Pathology Basis of Occupational Lung Disease

Asbestos Pleuropulmonary Disease

Unlike the compact mineral particles of silica and coal mine dust, asbestos represents a family of fibrous silicates presenting as thin filaments with a high aspect (length to width) ratio. The 2 mineralogic forms of asbestos are amphiboles (e.g., crocidolite and amosite) and serpentines, of which chrysotile is the only commercially important form. Although restrictions have been placed on the use of asbestos in developed countries, asbestos exposure still remains an important cause of lung and pleural disease in persons previously exposed to airborne asbestos fibers and in those who continue to be exposed in the processing, application or removal of asbestos or its products [“Diagnostic,” 2004].

Because of their irregular or long filamentous configurations, asbestos fibers tend to be deposited at the bifurcation of small airways and subsequently pass into and through bronchiolar walls. Smaller fibers reach the lung parenchyma via the airstream, where they can penetrate alveolar septa or the visceral pleura [Churg 1998a]. Amphibole asbestos is durable within the lung, whereas chrysotile degrades over time because of the leaching of magnesium ions. Short asbestos fibers may be phagocytized by alveolar macrophages and subsequently removed from the lung by means of airways or lymphatics [Churg 1998a]. A relatively minor proportion of larger fibers are coated with protein and iron by alveolar macrophages to form asbestos bodies [Roggli 2004]. Unlike uncoated fibers, asbestos bodies can be readily recognized by light microscopy in slides of lung tissue and serve as valuable markers of asbestos exposure (Fig. 32). Histochemical stains for iron enhance the recognition and detection of asbestos bodies in tissue. Asbestos is fibrogenic to the lung and pleura, is a recognized cause of lung carcinoma, and is the most important cause of pleural mesothelioma [Roggli et al. 2010].


Asbestosis is defined as lung parenchymal fibrosis due to inhaled asbestos fibers [“Diagnostic,” 2004; Churg 1998a; Roggli et al. 2010]. Macroscopically, the lung is remodeled by interstitial fibrosis and honeycombing, frequently with a lower-lobe distribution, imparting an appearance similar to that of idiopathic pulmonary fibrosis. Coarse gray fibrous trabeculae and fibrotic interlobular septa extend into the lung parenchyma, which often has a bronze discoloration in the fixed specimen (Fig. 33). Histologically, the extent (and progression) of fibrosis is graded from 1 (fibrosis confined to the walls of respiratory bronchioles and the first tier of adjacent alveoli) to 4 (honeycomb changes) [Roggli et al. 2010]. Fibrosis histologically has a chronic collagenous appearance with low cellularity and irregular effacement of alveolar architecture, which gives rise to small irregular opacities in the chest radiograph [Dick et al. 1992] (Fig. 34).

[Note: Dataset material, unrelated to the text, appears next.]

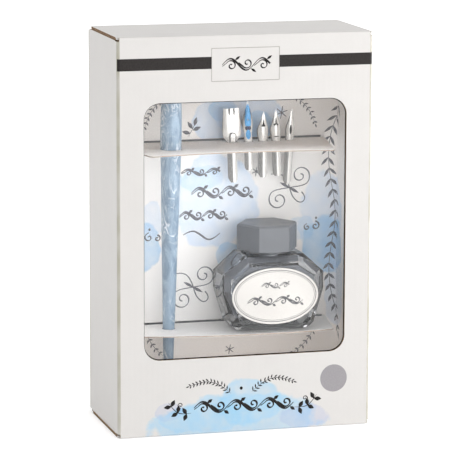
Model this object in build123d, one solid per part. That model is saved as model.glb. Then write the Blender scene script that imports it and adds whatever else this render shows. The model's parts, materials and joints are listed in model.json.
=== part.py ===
from build123d import *
import math
import os

# Calligraphy set box: a tuck-end carton with a window, holding a card insert with two shelves,
# a pen holder, five nibs and a bottle of ink. Millimetres, +Z up, front towards -Y.
# The origin is the middle of the footprint, on the surface the carton stands on.

# ---- Carton: driving dimensions
box_width = 134.0
box_depth = 64.0
box_height = 205.0
board = 1.2  # thickness of the carton's board
corner_radius = 1.6  # outside of the vertical folds
crease = 0.05  # air between a flap's root and the round edge it folds about
flap_gap = 0.25  # air between the lid and the dust flaps under it

# ---- Window and its film
window_width = 106.6
window_height = 132.0
window_sill = 39.5  # bottom of the window above the floor
window_radius = 8.5
film_thickness = 0.25
film_margin = 6.0  # glued border round the window

# ---- Closures, the same at the top and the bottom
lid_side_gap = 0.2  # the lid stops this far inside the carton's outer width
bend_radius = 3.0  # outside of the bend between lid and tuck flap
tuck_length = 14.0
tuck_lean = 18.0  # degrees that the tuck flap leans in, so that its tip clears the back panel
bend_side_gap = 0.4  # between the bend and each side panel
tuck_side_gap = 2.6  # between the tuck flap and each side panel, clear of the insert's wings
tuck_wall_gap = 0.35  # between the bend and the back panel
tuck_corner = 8.0
dust_length = 42.0
dust_slant = 0.5  # the front edge recedes by this much for each mm from the side panel
dust_front_gap = 3.0
dust_back_gap = 3.8  # between the dust flap and the back panel's inside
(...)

Two or more asbestos bodies per square centimeter of a 5-mm thick lung section, in combination with interstitial fibrosis of the appropriate pattern, are indicative of asbestosis (Fig. 32). Fewer asbestos bodies do not necessarily exclude a diagnosis of asbestosis, but evidence of excess asbestos would then require quantitating fibers by electron microscopy following lung digestion and sediment extraction [Roggli et al. 2010; Roggli and Sharma 2004].